> **Directions for this task**:
Lift out, unaltered, the lines of the material below between the line holding "What bpy script" and the line holding "WIDE_SPOKE_ANGLE = math.radians(19.0)", counting both.

Begin Supplied records

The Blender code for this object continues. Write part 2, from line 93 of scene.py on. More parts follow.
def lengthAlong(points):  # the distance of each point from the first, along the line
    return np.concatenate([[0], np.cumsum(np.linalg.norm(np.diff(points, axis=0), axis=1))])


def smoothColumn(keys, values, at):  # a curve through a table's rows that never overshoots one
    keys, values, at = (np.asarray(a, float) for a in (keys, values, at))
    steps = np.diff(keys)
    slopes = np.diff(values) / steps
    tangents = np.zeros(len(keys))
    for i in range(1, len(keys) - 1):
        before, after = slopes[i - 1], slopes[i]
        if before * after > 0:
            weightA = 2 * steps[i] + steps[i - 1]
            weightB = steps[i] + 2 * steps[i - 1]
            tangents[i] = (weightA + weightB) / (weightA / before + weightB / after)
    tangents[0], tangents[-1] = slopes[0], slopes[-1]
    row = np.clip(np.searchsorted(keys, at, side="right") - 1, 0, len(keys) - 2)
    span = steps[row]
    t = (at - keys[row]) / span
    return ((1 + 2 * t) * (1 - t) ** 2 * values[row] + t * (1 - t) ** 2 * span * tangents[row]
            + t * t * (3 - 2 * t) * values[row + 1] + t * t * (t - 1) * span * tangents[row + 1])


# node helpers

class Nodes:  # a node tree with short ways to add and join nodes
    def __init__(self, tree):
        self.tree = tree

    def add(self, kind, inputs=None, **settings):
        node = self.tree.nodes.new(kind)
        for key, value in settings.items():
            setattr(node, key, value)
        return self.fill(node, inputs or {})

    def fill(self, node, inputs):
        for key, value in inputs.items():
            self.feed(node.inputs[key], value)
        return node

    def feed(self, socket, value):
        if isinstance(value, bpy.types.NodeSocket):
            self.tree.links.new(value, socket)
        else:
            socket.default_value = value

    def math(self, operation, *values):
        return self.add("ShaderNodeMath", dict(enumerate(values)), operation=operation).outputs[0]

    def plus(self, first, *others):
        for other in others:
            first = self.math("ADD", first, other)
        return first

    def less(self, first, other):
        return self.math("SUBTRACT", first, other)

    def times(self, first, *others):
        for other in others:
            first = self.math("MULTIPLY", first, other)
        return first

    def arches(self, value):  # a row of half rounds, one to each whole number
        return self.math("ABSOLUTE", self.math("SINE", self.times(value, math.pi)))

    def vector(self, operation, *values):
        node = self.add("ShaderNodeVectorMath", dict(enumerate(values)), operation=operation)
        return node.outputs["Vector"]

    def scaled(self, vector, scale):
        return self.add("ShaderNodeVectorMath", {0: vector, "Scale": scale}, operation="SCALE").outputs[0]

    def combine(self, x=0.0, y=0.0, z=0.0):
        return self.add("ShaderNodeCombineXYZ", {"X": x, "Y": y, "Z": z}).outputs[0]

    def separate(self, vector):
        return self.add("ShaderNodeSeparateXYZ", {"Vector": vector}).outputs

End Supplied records
Begin Supplied records

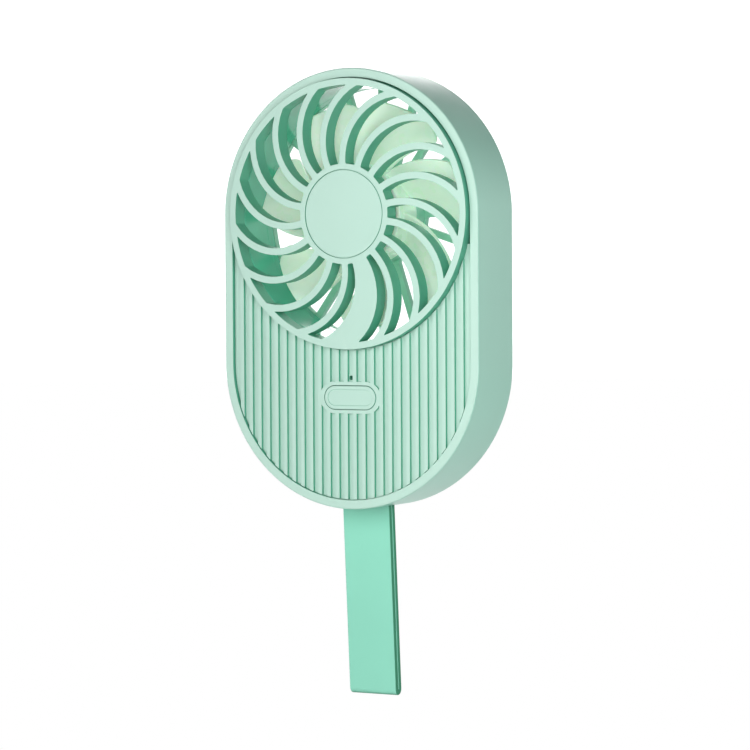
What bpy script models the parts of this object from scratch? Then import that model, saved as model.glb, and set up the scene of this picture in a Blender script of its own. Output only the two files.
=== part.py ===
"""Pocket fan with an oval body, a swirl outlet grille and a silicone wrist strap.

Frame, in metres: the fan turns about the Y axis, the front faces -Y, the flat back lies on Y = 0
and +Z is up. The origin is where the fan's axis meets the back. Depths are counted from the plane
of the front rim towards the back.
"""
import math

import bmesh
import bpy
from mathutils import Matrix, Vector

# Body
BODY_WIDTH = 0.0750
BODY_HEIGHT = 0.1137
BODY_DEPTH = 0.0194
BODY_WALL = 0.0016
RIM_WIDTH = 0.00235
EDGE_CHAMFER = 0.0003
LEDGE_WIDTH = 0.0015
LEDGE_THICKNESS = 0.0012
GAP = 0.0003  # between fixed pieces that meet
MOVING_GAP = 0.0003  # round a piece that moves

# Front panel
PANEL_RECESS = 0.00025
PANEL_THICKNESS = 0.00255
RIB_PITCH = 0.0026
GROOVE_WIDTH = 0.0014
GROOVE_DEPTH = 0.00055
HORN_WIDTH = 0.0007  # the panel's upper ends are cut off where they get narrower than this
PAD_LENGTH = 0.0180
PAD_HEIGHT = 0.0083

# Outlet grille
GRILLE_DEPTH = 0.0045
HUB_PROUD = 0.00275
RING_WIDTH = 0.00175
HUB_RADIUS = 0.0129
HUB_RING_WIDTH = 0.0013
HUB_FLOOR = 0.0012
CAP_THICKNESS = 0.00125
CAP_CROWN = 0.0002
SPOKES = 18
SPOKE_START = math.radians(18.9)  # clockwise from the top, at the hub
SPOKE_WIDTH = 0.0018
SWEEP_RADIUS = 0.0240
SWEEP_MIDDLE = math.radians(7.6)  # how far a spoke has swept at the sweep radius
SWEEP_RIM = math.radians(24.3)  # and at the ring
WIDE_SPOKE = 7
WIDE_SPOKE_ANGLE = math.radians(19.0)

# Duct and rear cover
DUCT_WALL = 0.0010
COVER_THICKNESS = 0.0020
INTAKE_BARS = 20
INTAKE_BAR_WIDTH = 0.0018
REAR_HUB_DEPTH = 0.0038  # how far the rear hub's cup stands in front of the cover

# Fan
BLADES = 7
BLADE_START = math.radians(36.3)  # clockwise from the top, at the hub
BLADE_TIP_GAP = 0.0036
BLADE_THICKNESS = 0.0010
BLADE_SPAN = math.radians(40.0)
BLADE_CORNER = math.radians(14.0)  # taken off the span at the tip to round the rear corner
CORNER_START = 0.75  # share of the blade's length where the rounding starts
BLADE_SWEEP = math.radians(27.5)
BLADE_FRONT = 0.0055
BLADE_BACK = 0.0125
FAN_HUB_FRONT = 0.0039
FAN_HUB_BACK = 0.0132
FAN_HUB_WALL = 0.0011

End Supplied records

> **Exercise solution**:
What bpy script models the parts of this object from scratch? Then import that model, saved as model.glb, and set up the scene of this picture in a Blender script of its own. Output only the two files.
=== part.py ===
"""Pocket fan with an oval body, a swirl outlet grille and a silicone wrist strap.

Frame, in metres: the fan turns about the Y axis, the front faces -Y, the flat back lies on Y = 0
and +Z is up. The origin is where the fan's axis meets the back. Depths are counted from the plane
of the front rim towards the back.
"""
import math

import bmesh
import bpy
from mathutils import Matrix, Vector

# Body
BODY_WIDTH = 0.0750
BODY_HEIGHT = 0.1137
BODY_DEPTH = 0.0194
BODY_WALL = 0.0016
RIM_WIDTH = 0.00235
EDGE_CHAMFER = 0.0003
LEDGE_WIDTH = 0.0015
LEDGE_THICKNESS = 0.0012
GAP = 0.0003  # between fixed pieces that meet
MOVING_GAP = 0.0003  # round a piece that moves

# Front panel
PANEL_RECESS = 0.00025
PANEL_THICKNESS = 0.00255
RIB_PITCH = 0.0026
GROOVE_WIDTH = 0.0014
GROOVE_DEPTH = 0.00055
HORN_WIDTH = 0.0007  # the panel's upper ends are cut off where they get narrower than this
PAD_LENGTH = 0.0180
PAD_HEIGHT = 0.0083

# Outlet grille
GRILLE_DEPTH = 0.0045
HUB_PROUD = 0.00275
RING_WIDTH = 0.00175
HUB_RADIUS = 0.0129
HUB_RING_WIDTH = 0.0013
HUB_FLOOR = 0.0012
CAP_THICKNESS = 0.00125
CAP_CROWN = 0.0002
SPOKES = 18
SPOKE_START = math.radians(18.9)  # clockwise from the top, at the hub
SPOKE_WIDTH = 0.0018
SWEEP_RADIUS = 0.0240
SWEEP_MIDDLE = math.radians(7.6)  # how far a spoke has swept at the sweep radius
SWEEP_RIM = math.radians(24.3)  # and at the ring
WIDE_SPOKE = 7
WIDE_SPOKE_ANGLE = math.radians(19.0)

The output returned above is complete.